Canonical domain, staging or production URL, known important pages, sitemap URL, and any launch or migration context.

Optional analytics

Google Search Console, GA4, CMS, log files, or rank-tracking exports can improve prioritization, but the public crawl can start without them.

Implementation context

CMS or framework constraints, developer availability, previous SEO changes, and any pages that should stay private or out of scope.

Exclusions

No ranking guarantees

The audit can identify crawl, indexation, page, and measurement problems. It does not promise rankings, traffic, AI citations, or revenue movement.

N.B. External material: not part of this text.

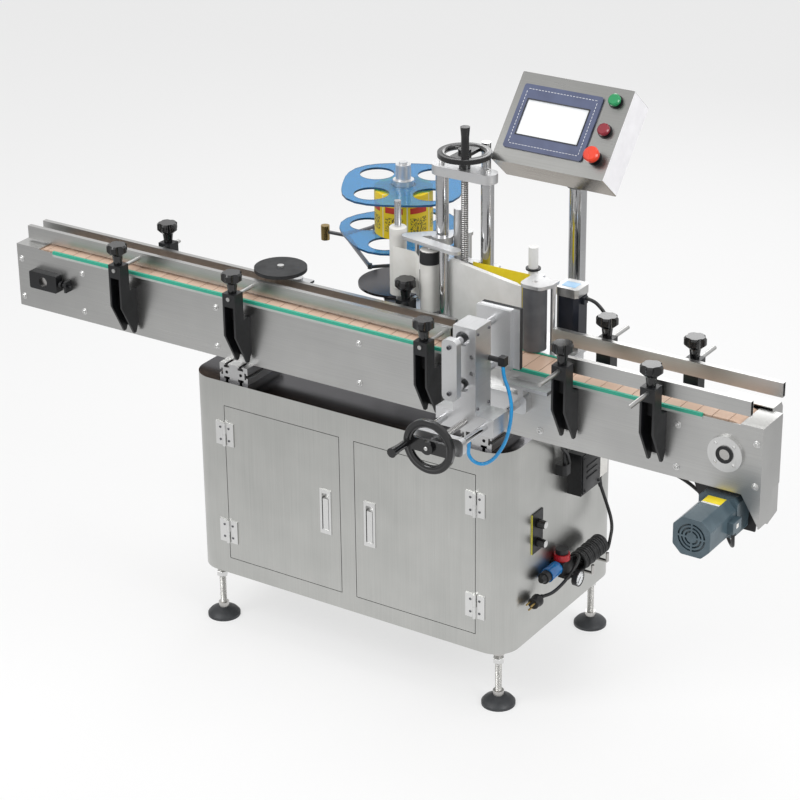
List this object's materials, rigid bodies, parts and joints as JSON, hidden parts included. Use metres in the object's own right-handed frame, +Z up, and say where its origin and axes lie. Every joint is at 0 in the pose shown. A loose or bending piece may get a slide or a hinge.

No generic content package

The work can identify missing page substance and intent gaps, but it is not a bulk blog calendar or outsourced publishing retainer.

No credential-first work

Private credentials, API keys, and production access should not be sent through the public form and are not required before scope is agreed.

Worked Finding

Observed field

/resources/seo-tools is a sanitized demo URL with status 200, indexable state, crawl depth 2, 18 inlinks, and a missing canonical field. The row is enough to inspect, not enough to claim performance impact.

Interpreted risk

A missing canonical can fragment duplicate or template signals when similar pages exist, but it becomes a priority only after template duplication, internal links, and canonical intent are reviewed together.

Implementation action

Choose the preferred canonical, update template output, confirm internal links point at the preferred URL, rerun the crawl, and compare the new row against the acceptance check.

Boundary

This is a sanitized demo row, not a private client record, ranking claim, traffic claim, revenue result, or answer-placement claim.